Carson “didn’t exactly” blow her off, told her he’d see what he could do. While she was waiting, she heard Spencer was transferred from Florida to Iowa. Spencer had been behind bars in Florida for almost 20 years, but when she started to ask questions again, he was moved 1300 miles away.
“I don’t know that there was a connection,” Carolyn says, “but I had a gut feeling this happened because they did not want these questions brought back up.”
Carolyn says her family never knew if Clarence McCormick killed Beverly, but they always believed “he was involved.”
There’s irony to Carolyn’s having had a happy and nurturing childhood. “My family was very normal, very loving. I just had three sets of grandparents.”
She’s always felt “very paranoid” about people she loves “going missing.” It’s a terrible phrase, “going missing,” but it makes a horrible sense. It’s as though she could picture them walking down the street without their really being there at all. Instead of their presence, she’d feel their absence.
“If I had one wish,” she says, “I wish I could know what really happened. The unknown is worse than what you know, but I’ve had to learn to live my whole life with never knowing.”
On January 13, 1965, The Minneapolis Star reported that the Justice Department had ordered two men who’d been jailed in Wyoming and Oklahoma to be returned to Minneapolis to stand trial for bank robbery.
“Clarence McCormick, 38, Jacksonville, Fla” was in jail in Casper Wyoming, while “William Sager, 23, Brighton, Colo” was in jail in Guymon, Oklahoma. On April 2, 1965, the Associated Press reported that McCormick, “Jacob Sager,” and McCormick’s wife Norma had been sentenced in Minneapolis for robbing Park National Bank of $55,000 the preceding November.
On January 20th, The Minneapolis Star had reported the trio had been living on a Montana ranch and “posing as wealthy Florida residents.” They’d left behind $18,000 when they fled Montana.

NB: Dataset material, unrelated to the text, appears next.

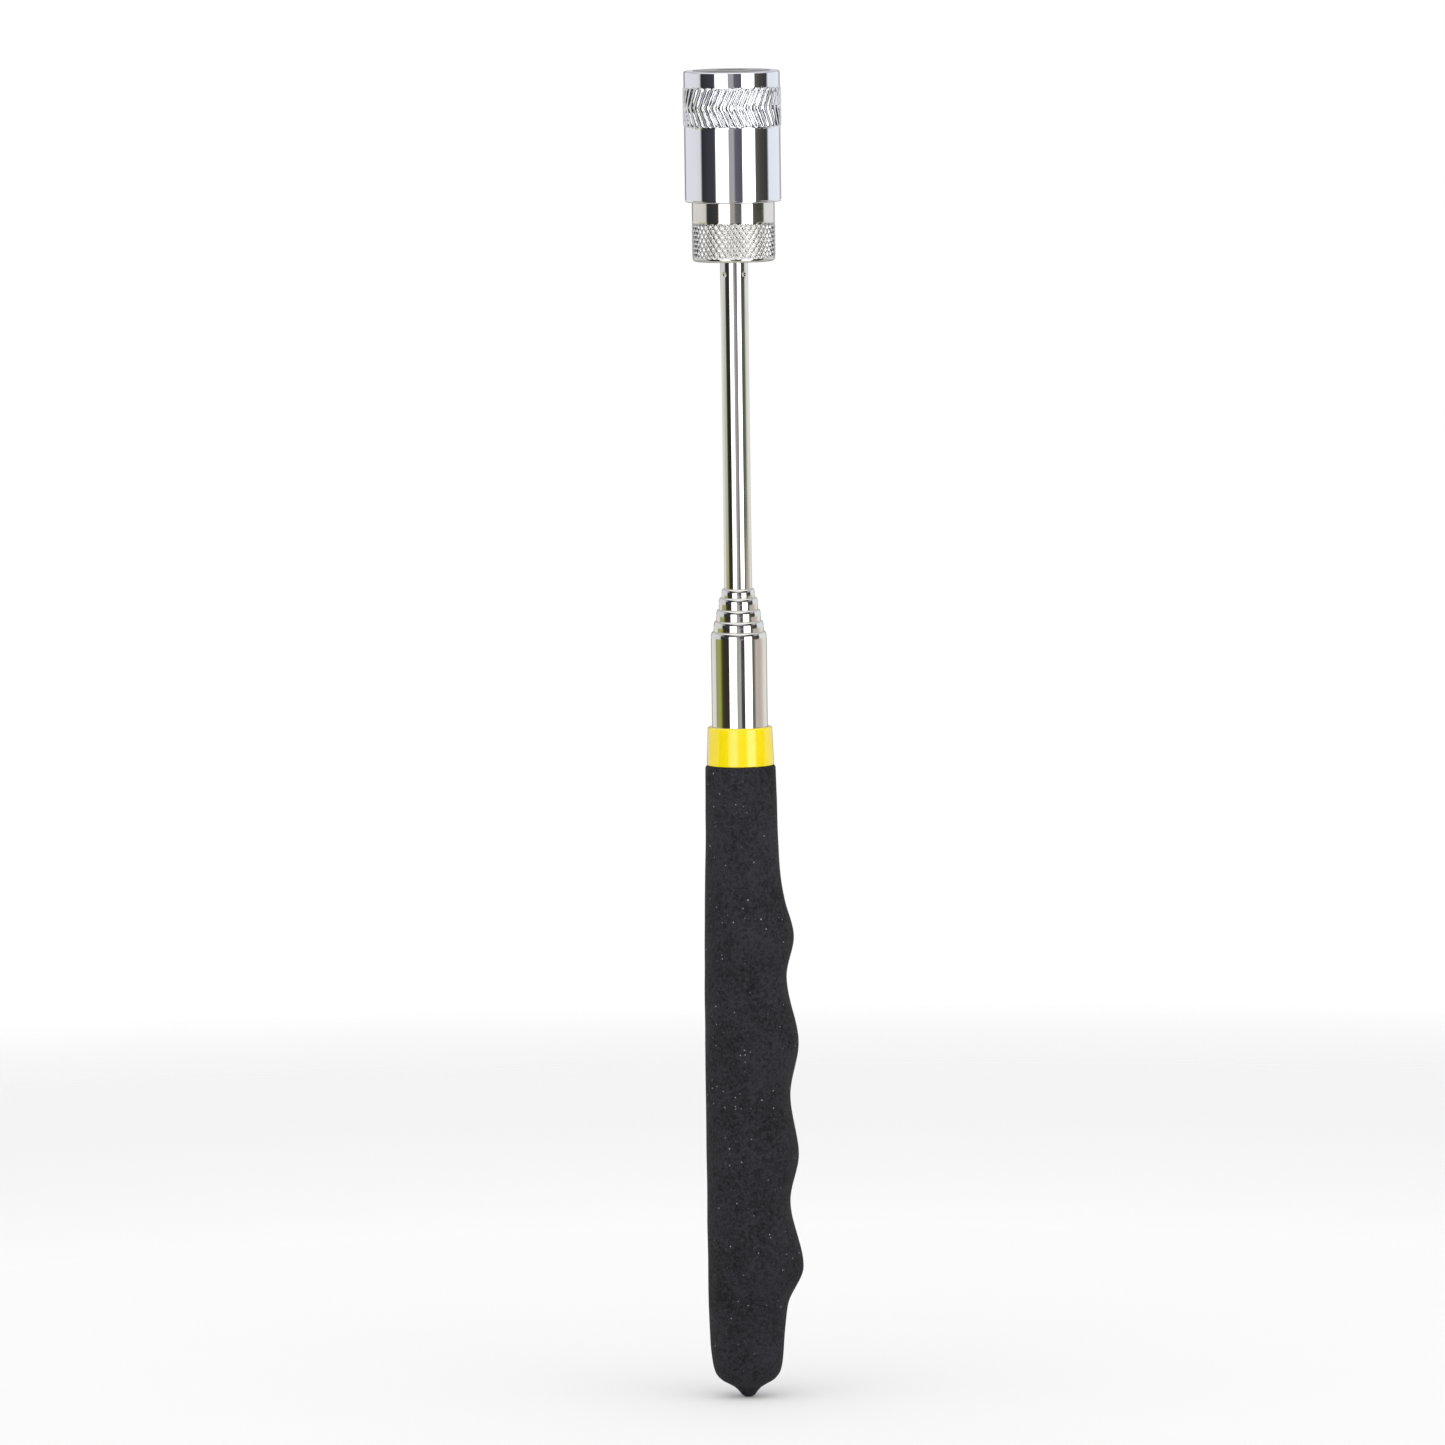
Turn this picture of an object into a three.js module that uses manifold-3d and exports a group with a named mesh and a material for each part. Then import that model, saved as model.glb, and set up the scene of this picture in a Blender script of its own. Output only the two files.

Much later, in 1980, a robbery accomplice shot Clarence McCormick and killed him in a Columbus, Georgia motel.
The bridge that connects Beach Boulevard across the Intracoastal Waterway is now called the B.B. McCormick Bridge.
In 1969, J.C. Patrick Jr. heard his father beating his mother at three in the morning and grabbed a hunting rifle. On December 19th, The Florida Times-Union reported, “He pulled the trigger when his father turned around to face him.” The former chief investigator for the Duval County Sheriff’s Office had been killed by his own son.
The story concluded, “Mrs. Patrick gave similar testimony and said the elder Patrick, a veteran law enforcement officer, had been a heavy drinker for years and had threatened and abused her and her son on many occasions.”
In 1996, Emmett Spencer died of an aneurysm in an Iowa penitentiary. The reason given for his transfer was to allow him to be near his sister. Of all the murders he claimed to have dreamt or committed, or of which he was accused, he was only ever convicted of murdering John Keen, whose murder he never admitted.
Dale Carson was sheriff of Duval County for 28 years, from 1958 to 1986. The only other sheriff who came close to such a tenure was Sheriff Rex Sweat from 1932 to ’57. Carson died of “illness” in 2000.
Ethel Jarrell, Beverly’s mother, died on February 25, 2015, at the age of 96, having lived for 55 years with no closure in her daughter’s case.
Beverly’s husband James died three months before this writing. When Beverly disappeared in February 1960, he’d been working as a salesman for the janitorial supplies company All-Brite Sales for a little more than a year. He retired as vice president of All-Brite in 2002. He’d been married to Gerry Cochran, who survived him, for 53 years.
Today, the Mayport flyover ramp soars across the expanded intersection of Mayport Road and Arlington Boulevard where Silver’s Bar used to be.
Coleman and Cody believed Emmett Spencer buried Beverly behind Silver’s Bar. “They might’a just paved right over her,” Cody says. “She might still be down there.”
Beverly June Cochran is still listed as missing. If she’s still alive, she’s 76 years old.